Michelle White is a nurse in the Cardiology and Cardiothoracic/High Dependency unit at Wellington Hospital. In 2019, she received the Lady Todd Memorial Prize in Nursing and Midwifery for excellence in the first year of her postgraduate nursing studies.
Home-schooled as a child and lacking the self-belief that she could ‘do it’, here she tells us how she got into nursing and what the Lady Todd Memorial Prize means to her;
I started nursing at 22. It took me years after leaving school to believe in myself enough to take the plunge.

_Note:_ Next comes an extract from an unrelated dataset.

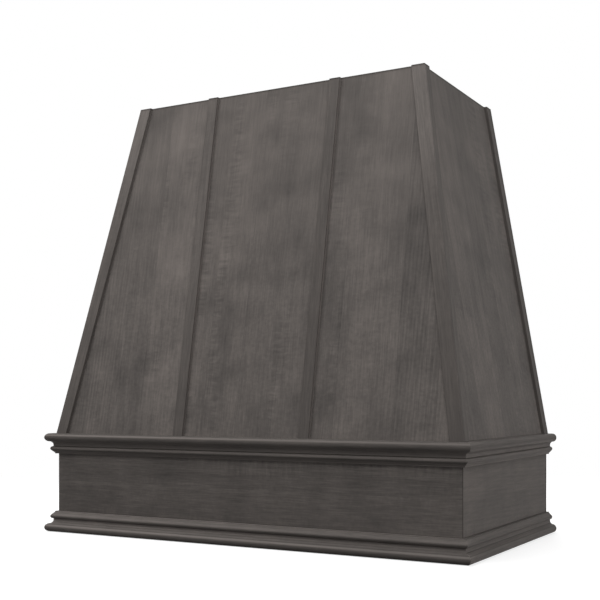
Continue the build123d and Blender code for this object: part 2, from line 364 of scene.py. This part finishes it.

It was a paramedic at a first aid training course I was on who took me aside and had a chat with me about pursuing a career in health. That was the final push I needed. You should have seen his face when, two years later, I was caring for a patient who turned out to be his wife.
As a child I wanted to make the world better. I wanted everyone to feel truly loved and cared for. Nursing was the closest profession I found to that.
A big goal of mine at work is patient education. How often do we address patients and they have no idea what is going on in the business of their care? Completing postgraduate studies in pathophysiology has improved my patient education immensely and patients are grateful for the knowledge and education they receive.
Being awarded this prize is a ‘blessing’
A few years back I was receiving a lot of scam emails. I thought this was one of them. After receiving a follow up email from the university, I understood it was the real thing. That was a shock. I didn’t even know there was a prize for excellence in first year postgraduate studies. It was an honour. I had honestly had the worst time recently. I had been passed over for an opportunity to advance my career and then worst of all my best friend died. I cried receiving this prize.
Winning a prize like this is something you remember forever. This financial assistance has a huge impact on those who receive it in enabling further study and easing financial burdens. It’s a blessing. I wish more of us could contribute like this. I wouldn’t have been able to study without this prize.
Thanks to the funding I was able to enrol in another paper, one that would improve my practice around clinical reasoning and advanced health assessment.
To the benefactors of this prize, “Thank you again for the encouragement and nudge to keep pursuing postgraduate studies. This prize has made a huge difference to my year and your kindness will be carried on in my practice”.